The investigation took a couple of months. Mr. Andros was questioned and mentioned Mrs. Silvernail, and she eventually copped a plea and told the state police her whole story. The records for pagers and cell phones were voluminous. The police knocked on his door just after Christmas 1999, and Mr. Andros shot himself in the face. Now he is handcuffed because he is serving his corruption sentence even as he is being tried.
I’ve stared at his face trying to see the bullet wound, but it is such a scrunched and twisted little face it is hard to make out.
The other faces I’ve looked at in the courtroom are Fassett’s family, her lean good-looking son, who wears an earring, and her mother. The devastation of a middle-class family by these events is the talk of Poughkeepsie, a psychic drama that is none of our business.
That family will long be probing the same mystery that engages the public.
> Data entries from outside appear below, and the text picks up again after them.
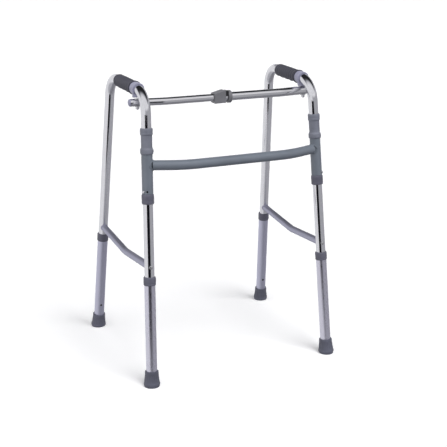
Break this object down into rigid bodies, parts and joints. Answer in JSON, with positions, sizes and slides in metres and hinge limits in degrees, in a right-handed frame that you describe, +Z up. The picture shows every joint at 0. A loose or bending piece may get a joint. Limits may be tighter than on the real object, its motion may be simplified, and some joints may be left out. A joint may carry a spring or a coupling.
{
  "type": "walking frame",
  "caption": "Folding walking frame with hinged side frames, ribbed handle grips, a painted front crossbar, a telescoping top bar with a latch, and adjustable legs.",
  "frame": {"origin": "on the floor, at the centre of the footprint of the four tips", "axes": "+X to the right seen from the front crossbar, +Y from the front crossbar towards the open rear, +Z up"},
  "size_m": [0.5826, 0.487, 0.7766],
  "materials": {
    "frame_paint": "satin blue-grey powder coat",
    "collar_grey": "moulded mid-grey plastic",
    "collar_dark": "moulded dark grey plastic",
    "polished_tube": "polished, bright anodised aluminium",
    "satin_tube": "satin anodised aluminium, slightly lavender",
    "grip_foam": "soft ribbed foam rubber",
    "bracket_plastic": "light lavender-grey moulded nylon",
    "fastener_steel": "zinc-plated steel",
    "button_steel": "bright plated steel",
    "tip_rubber": "dark grey rubber, matt",
    "latch_plastic": "moulded grey plastic",
    "black_plastic": "black plastic"
  },
  "bodies": {
    "root": {"crossbar": "frame_paint", "sleeve_left": "frame_paint", "sleeve_right": "frame_paint", "upper_collar_left": "collar_grey", "upper_collar_right": "collar_grey"},
    "swing_button_left": {"swing_button_left": "button_steel"},
    "swing_button_right": {"swing_button_right": "button_steel"},
    "latch_button": {"latch_button": "black_plastic"},
    "bar_outer": {"bar_outer_tube": "polished_tube", "bar_plug_right": "bracket_plastic", "latch_housing": "latch_plastic", "latch_rails": "black_plastic", "latch_ring": "latch_plastic"},
    "bar_inner": {"bar_inner_tube": "polished_tube", "bar_plug_left": "bracket_plastic", "bar_rivet_left": "fastener_steel", "bar_guide_bush": "collar_dark"},
    "side_left": {"side_tube_left": "polished_tube", "grip_left": "grip_foam", "bar_bracket_left": "bracket_plastic", "brace_left": "satin_tube", "brace_bolts_left": "fastener_steel", "bar_pin_left": "fastener_steel", "lower_collar_left": "collar_dark"},
    "leg_front_left": {"leg_tube_front_left": "polished_tube", "leg_collar_front_left": "collar_dark", "tip_front_left": "tip_rubber"},
    "snap_button_front_left": {"snap_button_front_left": "button_steel"},
    "leg_rear_left": {"leg_tube_rear_left": "satin_tube", "leg_collar_rear_left": "collar_dark", "tip_rear_left": "tip_rubber", "stop_rivet_left": "black_plastic"},
    "snap_button_rear_left": {"snap_button_rear_left": "button_steel"},
    "side_right": {"side_tube_right": "polished_tube", "grip_right": "grip_foam", "bar_bracket_right": "bracket_plastic", "brace_right": "satin_tube", "brace_bolts_right": "fastener_steel", "bar_pin_right": "fastener_steel", "lower_collar_right": "collar_dark"},
    "leg_front_right": {"leg_tube_front_right": "polished_tube", "leg_collar_front_right": "collar_dark", "tip_front_right": "tip_rubber"},
    "snap_button_front_right": {"snap_button_front_right": "button_steel"},
    "leg_rear_right": {"leg_tube_rear_right": "satin_tube", "leg_collar_rear_right": "collar_dark", "tip_rear_right": "tip_rubber", "stop_rivet_right": "black_plastic"},
    "snap_button_rear_right": {"snap_button_rear_right": "button_steel"}
  },
  "joints": [
    {"name": "fold_left", "type": "hinge", "parent": "root", "child": "side_left", "pos_m": [-0.26003, -0.22254, 0], "axis": [-0.0355, -0.0987, -0.9945], "range_deg": [0, 75]},
    {"name": "fold_right", "type": "hinge", "parent": "root", "child": "side_right", "pos_m": [0.26003, -0.22254, 0], "axis": [-0.0355, 0.0987, 0.9945], "range_deg": [0, 33.75]},
    {"name": "bar_swivel", "type": "hinge", "parent": "side_right", "child": "bar_outer", "pos_m": [0.236, -0.092, 0.723], "axis": [0.0355, -0.0987, -0.9945], "range_deg": [0, 28.86]},
    {"name": "bar_telescope", "type": "slide", "parent": "bar_outer", "child": "bar_inner", "axis": [1, 0, 0], "range_m": [0, 0.0894]},
    {"name": "latch_press", "type": "slide", "parent": "bar_outer", "child": "latch_button", "axis": [0, 0, -1], "range_m": [0, 0.0012], "stiffness_N_per_m": 600},
    {"name": "swing_press_left", "type": "slide", "parent": "root", "child": "swing_button_left", "axis": [0.8881, 0.4583, -0.034], "range_m": [0, 0.003], "stiffness_N_per_m": 500},
    {"name": "swing_press_right", "type": "slide", "parent": "root", "child": "swing_button_right", "axis": [-0.8881, 0.4583, -0.034], "range_m": [0, 0.003], "stiffness_N_per_m": 500},
    {"name": "height_front_left", "type": "slide", "parent": "side_left", "child": "leg_front_left", "axis": [-0.0355, -0.0987, -0.9945], "range_m": [0, 0.15]},
    {"name": "snap_press_front_left", "type": "slide", "parent": "side_left", "child": "snap_button_front_left", "axis": [0.0259, -0.9949, 0.0979], "range_m": [0, 0.004], "stiffness_N_per_m": 500},
    {"name": "height_front_right", "type": "slide", "parent": "side_right", "child": "leg_front_right", "axis": [0.0355, -0.0987, -0.9945], "range_m": [0, 0.15]},
    {"name": "snap_press_front_right", "type": "slide", "parent": "side_right", "child": "snap_button_front_right", "axis": [-0.0259, -0.9949, 0.0979], "range_m": [0, 0.004], "stiffness_N_per_m": 500},
    {"name": "height_rear_left", "type": "slide", "parent": "side_left", "child": "leg_rear_left", "axis": [-0.0406, 0.1378, -0.9896], "range_m": [0, 0.15]},
    {"name": "snap_press_rear_left", "type": "slide", "parent": "side_left", "child": "snap_button_rear_left", "axis": [0.0169, -0.9902, -0.1386], "range_m": [0, 0.004], "stiffness_N_per_m": 500},
    {"name": "height_rear_right", "type": "slide", "parent": "side_right", "child": "leg_rear_right", "axis": [0.0406, 0.1378, -0.9896], "range_m": [0, 0.15]},
    {"name": "snap_press_rear_right", "type": "slide", "parent": "side_right", "child": "snap_button_rear_right", "axis": [-0.0169, -0.9902, -0.1386], "range_m": [0, 0.004], "stiffness_N_per_m": 500}
  ],
  "couplings": [
    {"joint": "fold_right", "follows": "fold_left", "ratio": 0.45},
    {"joint": "bar_swivel", "follows": "fold_left", "ratio": 0.3847},
    {"joint": "bar_telescope", "follows": "fold_left", "m_per_rad": 0.06822}
  ]
}
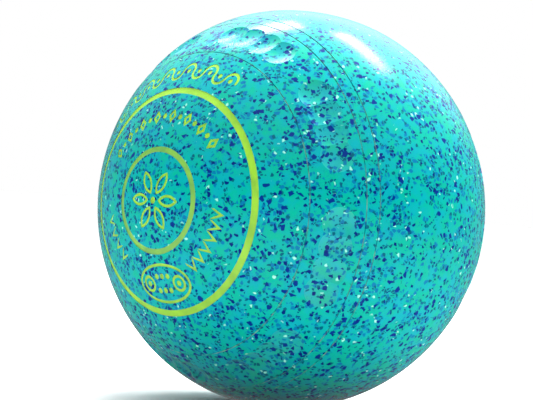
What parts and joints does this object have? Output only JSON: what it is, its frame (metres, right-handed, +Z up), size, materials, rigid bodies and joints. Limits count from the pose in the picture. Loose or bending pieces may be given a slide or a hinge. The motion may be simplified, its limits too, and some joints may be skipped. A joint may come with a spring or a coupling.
{
  "type": "lawn bowl",
  "caption": "Biased lawn bowl of speckled teal resin, wider across the running sole than through its sides, with enamelled rings, border marks and finger-grip dimples engraved on both sides.",
  "frame": {"origin": "on the ground under the middle of the bowl's width, with the bowl standing on its running sole", "axes": "+Z up, Y along the axis that the bowl rolls about, -Y towards the large-ring side and +Y towards the bias side, X along the way it rolls"},
  "size_m": [0.121, 0.1158, 0.121],
  "materials": {
    "speckled_resin": "polished, speckled navy and white",
    "core_resin": "as pressed, filled with barytes",
    "lime_enamel": "semi-gloss enamel wiped into engraving"
  },
  "bodies": {
    "root": {"core": "core_resin", "shell_plain_half": "speckled_resin", "shell_bias_half": "speckled_resin", "enamel_large_ring": "lime_enamel", "enamel_small_ring": "lime_enamel", "enamel_rosette": "lime_enamel", "enamel_scroll": "lime_enamel", "enamel_lozenge_border": "lime_enamel", "enamel_chevrons_right": "lime_enamel", "enamel_chevrons_left": "lime_enamel", "enamel_stamp_frame": "lime_enamel", "enamel_stamp_marks": "lime_enamel", "enamel_bias_ring": "lime_enamel", "enamel_bias_rosette": "lime_enamel", "enamel_bias_lozenge_border": "lime_enamel", "enamel_bias_scroll": "lime_enamel", "enamel_bias_chevrons_right": "lime_enamel", "enamel_bias_chevrons_left": "lime_enamel"}
  },
  "joints": []
}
How did Mr. Andros gain this leverage over this individual? What was his motivation? What passion did he still have a month after the affair was broken off? Or–as Dawn Silvernail has testified–did Mr. Andros believe that Fassett, the cop’s wife, had the goods on him and was going to destroy his plea deal?
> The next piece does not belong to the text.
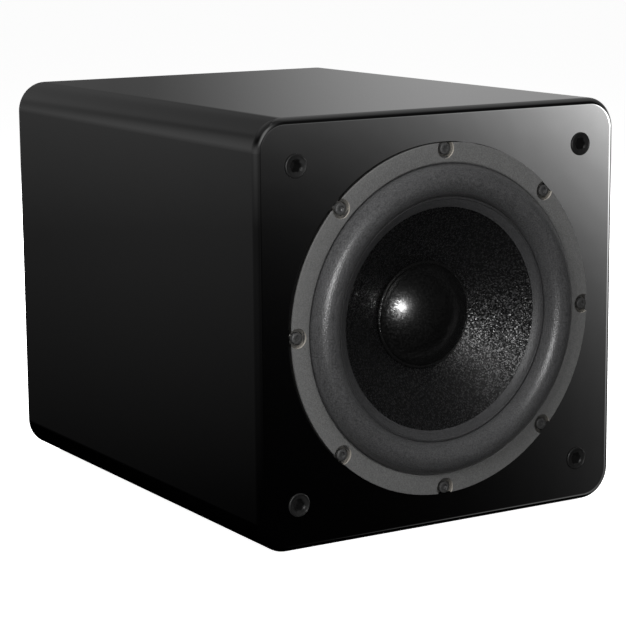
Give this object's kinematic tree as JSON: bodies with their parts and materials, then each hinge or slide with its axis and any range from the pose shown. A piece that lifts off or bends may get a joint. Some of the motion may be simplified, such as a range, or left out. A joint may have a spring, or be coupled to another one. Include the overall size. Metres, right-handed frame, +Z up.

The trial may end this week, and it won’t answer those questions. Someday maybe there will be a TV movie that fixes Fassett’s big-boned neediness and Mr. Andros’ violent suave edginess in simple, colorful ways.
Meantime, I called Noel Tepper, Mr. Andros’ lawyer, who is famous for representing Timothy Leary (and setting up Leary’s League for Spiritual Discovery and other psychedelic religions). With a rude Brooklyn-bred charm, Mr. Tepper dismissed the workings of Mrs. Silvernail’s “fertile imagination,” then spoke guardedly about the case.
“When you talk about the types of experience or activities that are said to have taken place here–adultery, ménage, lesbianism and power in many areas–you usually have this vision of beautiful people who went astray, or were acting out. Your images have been formulated by television personalities. Then when you get to real life, real people, it’s something different. It’s even sometimes shocking.”
You couldn’t find an actor ugly enough to portray Mr. Andros. He’s so ordinary, and yet so extraordinary. He demonstrates what tremendous emotional power can exist in the most unprepossessing package.
Now that we’ve lived through two decades of celebrity culture, we’ve hit the limits of its glamour. Any boob can now deconstruct celebrity. Shows like Survivor have gone a long way toward making clear how easily a strong personality can be made into a star, and the Internet and cheap cameras threaten to give everyone 15 minutes after all. Some shift seems to be going on. The transition from Bill Clinton to George Bush is all about Spago giving way to home cooking, and people secretly like it.
Even the celebrities are tired of celebrity. They’re bored and resentful of the terms. And who wouldn’t be bored? Celebrity requires mindless stoking, retinues and prison-like homes. No wonder celebrities are a little bit boring. The homely can be riveting.